İslamda Seyyid, Hz. Zehra’nın (s.a) evlatlarından olmasa da soyu baba tarafından Peygamber Efendimizin (s.a.a) ceddi Haşim’e ulaşan kimseye denir. Başka bir ifadeyle Haşim’in soyundan gelen herkese seyyid denir ve mutlaka Hz. Zehra’nın (s.a) soyundan gelmesi gerekmemektedir. Dolayısıyla Hz. Zehra’nın (s.a) evlatları Onun (s.a) soyundan geldikleri için değil, hem anne hem de baba tarafından Hz. Haşim’e dayandıkları için seyyiddirler.
Anneleri seyyide olanlar soyları Hz. Fatıma’dan (s.a) gelmektedir. Ancak hatırlatmak gerekir ki Seyyid yalnızca Hz. Zehra’nın (s.a) evlatlarına denmemektedir, soyu Haşim’e ve evlatlarına ulaşan herkes seyyid’dir. Bu konuda bütün İslam alimlerinin görüşü aynıdır. Sadece ona ait bazı hükümlerde görüş ayrılıkları vardır. Mesela müçtehitlerin çoğu onlara humus verilmesinin caiz olmadığı görüşündeler.
Bu sözden anlaşılan şey şudur: Anneleri seyyid olanlar kesinlikle Resulullah’ın soyundan gelmektedirler. Nitekim Masum İmamların da (a.s) Resulullah’ın soyundan gelmeleri bundan dolayıdır. Bu sözün delili İmam Rıza’nın (a.s) Abbasi halifesi Memun’a verdiği bir cevaptır.
Memun, İmam’a (a.s) şöyle arzetti: ‘Yaptığım araştırmalardan şu neticeyi aldım ki soy bakımından sizinle bizim aramızda fark yoktur. İki grupta fazilet yönünden eşitiz. Takipçilerimizin faziletlerimiz için söyledikleri farklılıklar nefsanidir ve tassuptan kaynaklanmaktadır.’
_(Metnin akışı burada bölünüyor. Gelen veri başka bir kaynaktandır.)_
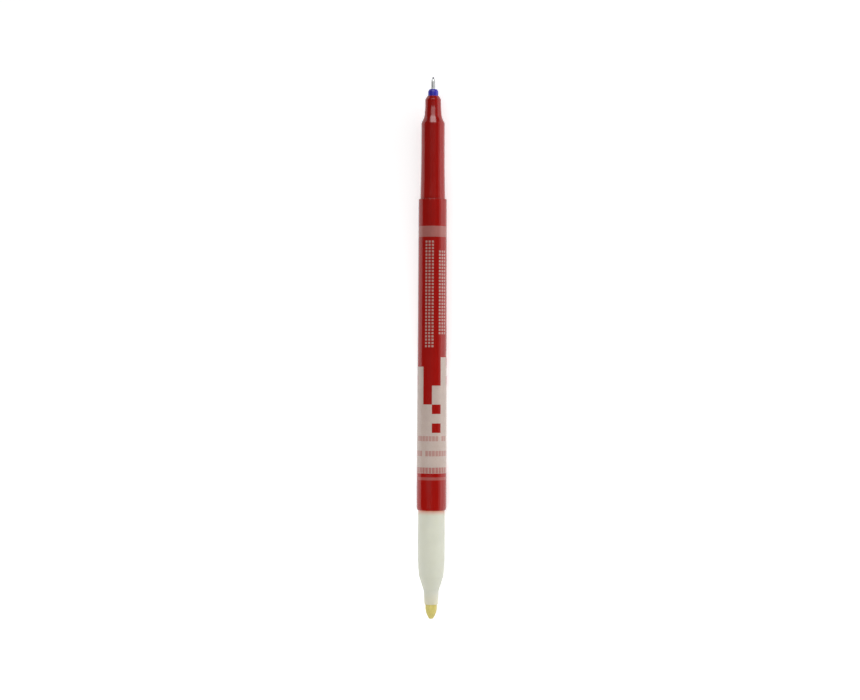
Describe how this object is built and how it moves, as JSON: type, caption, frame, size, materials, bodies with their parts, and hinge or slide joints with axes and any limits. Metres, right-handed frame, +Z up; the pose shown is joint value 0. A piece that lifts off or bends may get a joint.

İmam (a.s): ‘Bunun cevabını istersen veririm, istemezsen vermem.’
Memun: ‘Benim bundan bahsetmemin nedeni sizden istifade etmektir.’
İmam (a.s): ‘Allah Resulu (s.a.a) şu anda şu kamışlıklardan çıkıp gelse ve sizin kızınızla evlenmek istese ne yaparsınız?’
Memun: Subhanallah! Böyle bir vuslata kim razı olmaz?
İmam (a.s): Ben böyle bir vuslata razı olabilir miyim?
Memun bir an duraksadı. Sonra şöyle dedi: ‘Andolsun Allah’a sizin yakınlığınız Allah Resulü’ne yapışmıştır!’[1]
Rivayetten Resulullah’ın (s.a.a) kızının evlat ve torunlarının da Efendimizin (s.a.a) soyundan geldikleri ve Efendimizin (s.a.a) onlarla evlenmesinin caiz olmadığı anlaşılmaktadır.
Baba tarafından bir kabileye ve ırka bağlanmak bilinen ve örfi bir şeydir. Bizim ülkemizde de diğer birçok ülkede olduğu gibi insanların soyu baba tarafına yazılmaktadır. Bazen anne tarafına da intisap edilmektedir. Ama dikkat edilmesi gereken nokta milletler arasındaki bazı örf ve adetleri İslam da kabul etmiştir. Bunun delili taabbudi olup rivayetlerde de ona işaret edilmiştir.
İmam Kazım’ın (a.s) humusun kimlere verileceği meselesini anlattıktan sonra buyurduğu şu sözü de konumuzla ilgilidir:
‘Annesi Benî Haşim’den, babası da Kureyş’in başka kabilelerinden ise sadaka alabilir ama humus alamaz. Çünkü Allah Teala Kur’an’da buyuruyor: ‘Onları, babalarının adlarını anarak çağırın.’[2]-[3]
[1] -Meclisi, Muhammed Bakır, Biharu’l-Envar, c.10, s.349, H.9, Bab:25, Müessesetü’l-Vefa, Beyrut, HK.1404.
[2] -Kuleyni, Muhammed b. Yakup, el-Kafi, c.1, s.539, Hadis:4, Daru’l-Kütübi’l-İslamiyye, Tahran, HŞ.1365.